[Begin Supplied information]

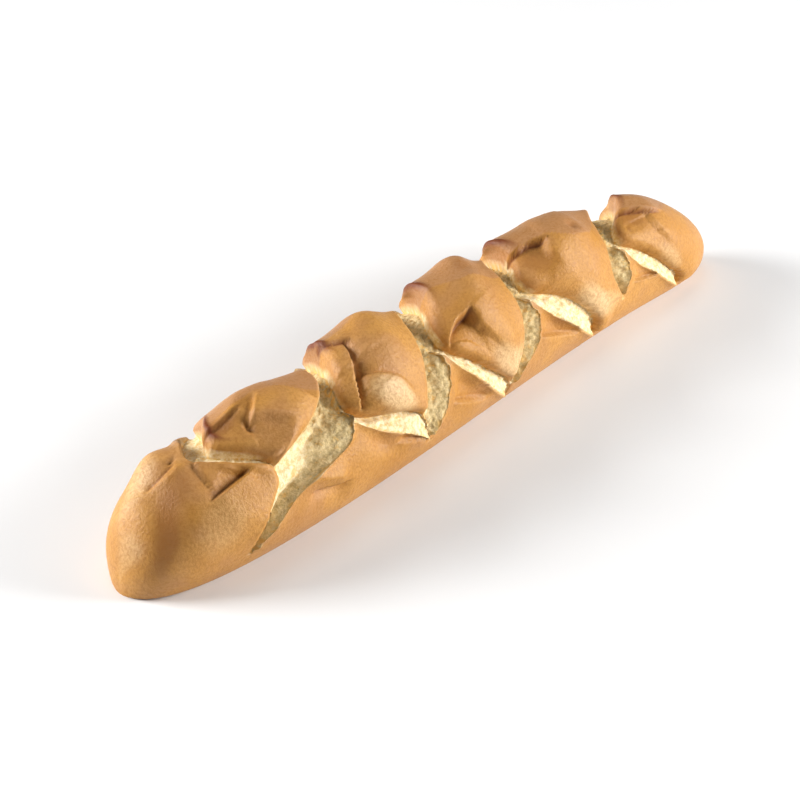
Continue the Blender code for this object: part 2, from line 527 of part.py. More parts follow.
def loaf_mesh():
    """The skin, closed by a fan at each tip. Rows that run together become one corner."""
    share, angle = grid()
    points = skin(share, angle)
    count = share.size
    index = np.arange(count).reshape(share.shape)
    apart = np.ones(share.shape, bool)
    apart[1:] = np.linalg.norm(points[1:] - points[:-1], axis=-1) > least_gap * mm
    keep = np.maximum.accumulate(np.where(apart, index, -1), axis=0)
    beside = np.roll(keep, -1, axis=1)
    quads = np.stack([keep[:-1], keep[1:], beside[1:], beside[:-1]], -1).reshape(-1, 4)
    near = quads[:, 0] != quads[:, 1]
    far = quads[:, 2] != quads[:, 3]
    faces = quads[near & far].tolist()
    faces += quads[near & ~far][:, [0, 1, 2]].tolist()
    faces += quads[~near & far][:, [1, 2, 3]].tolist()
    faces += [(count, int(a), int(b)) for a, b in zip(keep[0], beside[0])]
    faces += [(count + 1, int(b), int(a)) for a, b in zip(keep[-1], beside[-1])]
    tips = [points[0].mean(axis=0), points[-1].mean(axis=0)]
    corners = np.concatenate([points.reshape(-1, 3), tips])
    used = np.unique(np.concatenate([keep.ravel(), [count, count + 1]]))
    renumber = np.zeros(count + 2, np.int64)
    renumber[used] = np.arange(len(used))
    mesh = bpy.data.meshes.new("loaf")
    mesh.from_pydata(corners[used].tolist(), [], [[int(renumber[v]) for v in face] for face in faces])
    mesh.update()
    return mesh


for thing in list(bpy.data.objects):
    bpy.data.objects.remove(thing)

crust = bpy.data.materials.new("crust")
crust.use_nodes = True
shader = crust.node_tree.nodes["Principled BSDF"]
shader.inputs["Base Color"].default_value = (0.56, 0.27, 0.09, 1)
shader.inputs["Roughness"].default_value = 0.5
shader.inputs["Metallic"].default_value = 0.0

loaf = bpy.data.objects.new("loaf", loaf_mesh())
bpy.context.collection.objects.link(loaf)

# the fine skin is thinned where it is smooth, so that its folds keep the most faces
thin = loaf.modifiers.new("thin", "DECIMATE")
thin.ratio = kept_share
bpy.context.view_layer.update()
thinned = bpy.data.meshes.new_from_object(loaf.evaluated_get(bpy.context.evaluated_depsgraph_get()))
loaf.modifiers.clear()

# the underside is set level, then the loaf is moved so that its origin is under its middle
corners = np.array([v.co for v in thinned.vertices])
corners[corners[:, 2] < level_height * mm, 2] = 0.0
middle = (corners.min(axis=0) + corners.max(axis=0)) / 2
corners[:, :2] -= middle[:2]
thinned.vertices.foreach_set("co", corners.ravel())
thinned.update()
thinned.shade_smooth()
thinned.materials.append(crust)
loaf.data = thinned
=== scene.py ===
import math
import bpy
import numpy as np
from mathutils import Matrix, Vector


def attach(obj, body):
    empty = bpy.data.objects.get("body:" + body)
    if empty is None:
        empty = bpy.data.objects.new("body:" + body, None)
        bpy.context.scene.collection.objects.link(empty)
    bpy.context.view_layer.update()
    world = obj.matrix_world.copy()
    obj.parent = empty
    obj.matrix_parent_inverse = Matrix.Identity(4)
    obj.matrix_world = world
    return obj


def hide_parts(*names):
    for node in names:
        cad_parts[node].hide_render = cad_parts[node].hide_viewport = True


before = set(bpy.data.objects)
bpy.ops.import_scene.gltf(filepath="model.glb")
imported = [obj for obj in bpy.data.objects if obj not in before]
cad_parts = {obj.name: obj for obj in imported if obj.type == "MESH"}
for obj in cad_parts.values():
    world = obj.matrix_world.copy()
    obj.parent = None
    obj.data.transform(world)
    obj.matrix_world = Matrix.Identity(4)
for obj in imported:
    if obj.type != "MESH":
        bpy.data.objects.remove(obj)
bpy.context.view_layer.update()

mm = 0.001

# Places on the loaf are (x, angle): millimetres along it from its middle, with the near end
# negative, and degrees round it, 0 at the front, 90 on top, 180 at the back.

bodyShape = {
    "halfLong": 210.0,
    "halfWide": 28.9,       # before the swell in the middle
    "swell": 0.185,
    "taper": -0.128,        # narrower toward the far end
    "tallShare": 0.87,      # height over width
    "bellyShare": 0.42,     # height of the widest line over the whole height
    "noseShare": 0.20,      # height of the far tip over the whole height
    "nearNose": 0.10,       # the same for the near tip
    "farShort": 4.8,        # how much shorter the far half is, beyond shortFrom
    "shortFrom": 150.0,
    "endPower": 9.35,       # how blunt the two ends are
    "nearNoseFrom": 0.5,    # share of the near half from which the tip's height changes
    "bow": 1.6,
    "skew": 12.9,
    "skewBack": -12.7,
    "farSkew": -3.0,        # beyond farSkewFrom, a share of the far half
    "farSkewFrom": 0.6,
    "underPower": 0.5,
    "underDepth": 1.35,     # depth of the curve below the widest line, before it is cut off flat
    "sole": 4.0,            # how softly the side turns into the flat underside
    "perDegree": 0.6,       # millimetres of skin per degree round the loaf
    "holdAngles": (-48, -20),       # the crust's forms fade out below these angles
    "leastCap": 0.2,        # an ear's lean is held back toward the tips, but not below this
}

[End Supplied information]

■ Problem details: Taking the lines above, repeat exactly those from the line that contains "before = set(bpy.data.objects)" through the line that contains "# negative, and", and both of those lines as well. Include nothing else.

■ Reply:
before = set(bpy.data.objects)
bpy.ops.import_scene.gltf(filepath="model.glb")
imported = [obj for obj in bpy.data.objects if obj not in before]
cad_parts = {obj.name: obj for obj in imported if obj.type == "MESH"}
for obj in cad_parts.values():
    world = obj.matrix_world.copy()
    obj.parent = None
    obj.data.transform(world)
    obj.matrix_world = Matrix.Identity(4)
for obj in imported:
    if obj.type != "MESH":
        bpy.data.objects.remove(obj)
bpy.context.view_layer.update()

mm = 0.001

# Places on the loaf are (x, angle): millimetres along it from its middle, with the near end
# negative, and degrees round it, 0 at the front, 90 on top, 180 at the back.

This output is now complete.